Rising Daughter: Silent Mother and Fading Grandmother: Study of Female Sexuality Within a North Malabar Nayar Family Structure
Rising Daughter, Silent Mother and Fading Grandmothers narrates the organic research journey of Rekha Govindan Kurup (the author) as a modem-day City-bred daughter of Kerala, India wanting to redefine, reclaim and re-infom her relationship with body and sexuality through the discovery and investigation of Matrilineal Nayar practices.

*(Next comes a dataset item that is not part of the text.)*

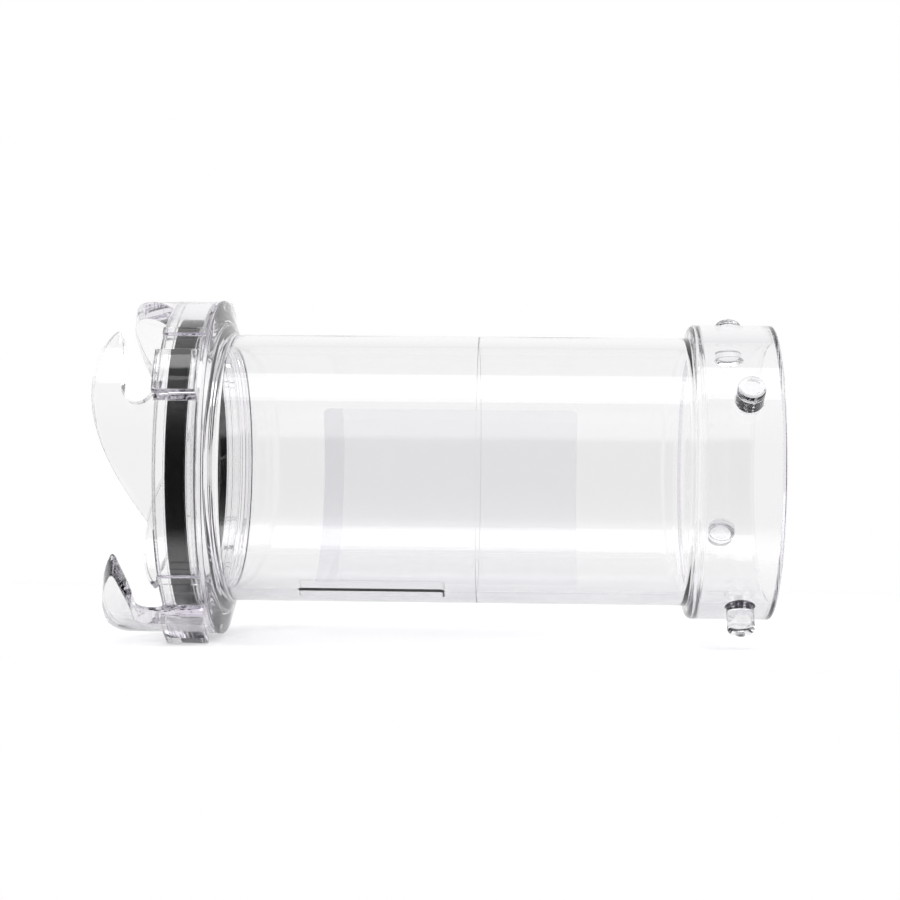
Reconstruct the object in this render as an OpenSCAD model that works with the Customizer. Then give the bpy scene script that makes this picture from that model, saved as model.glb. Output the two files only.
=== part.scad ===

Rekha did not grow up in a traditional Nayar matrilocal joint family, but instead she lived with her father, mother, and sibling in a nuclear home like many women of her generation. Her mother too, did not grow up in a matrilineal family. However, most of her grandmother's generation was born in matrilineal Kerala and grew up in a matrilocal and matrifocal system. In conversation with her mother and grandmothers, Rekha makes a sincere effort to reconnect with the matrilineal past of Kerala, its history, the lived experience of women within that system, and most importantly, the female-centered rituals practiced within the system that empowered the fruitful blossoming of a young girl into an adult woman.
Through her narration, it becomes apparent that in the last century, Kerala made the shift from a sexually open socially safe mother-centered joint-family matrilineal life to a sexually uptight socially unsafe father-centered patrilineal nuclear family culture. In the backdrop of rising violence towards women, her research forces the reader to ask some relevant questions.
Could the matrilineal past of Kerala have some unexplored answers for the younger generation of men and women around the world?
Could the stories of mothers and grandmothers from yesteryears collectively guide us towards building a better and safe world for our daughters?.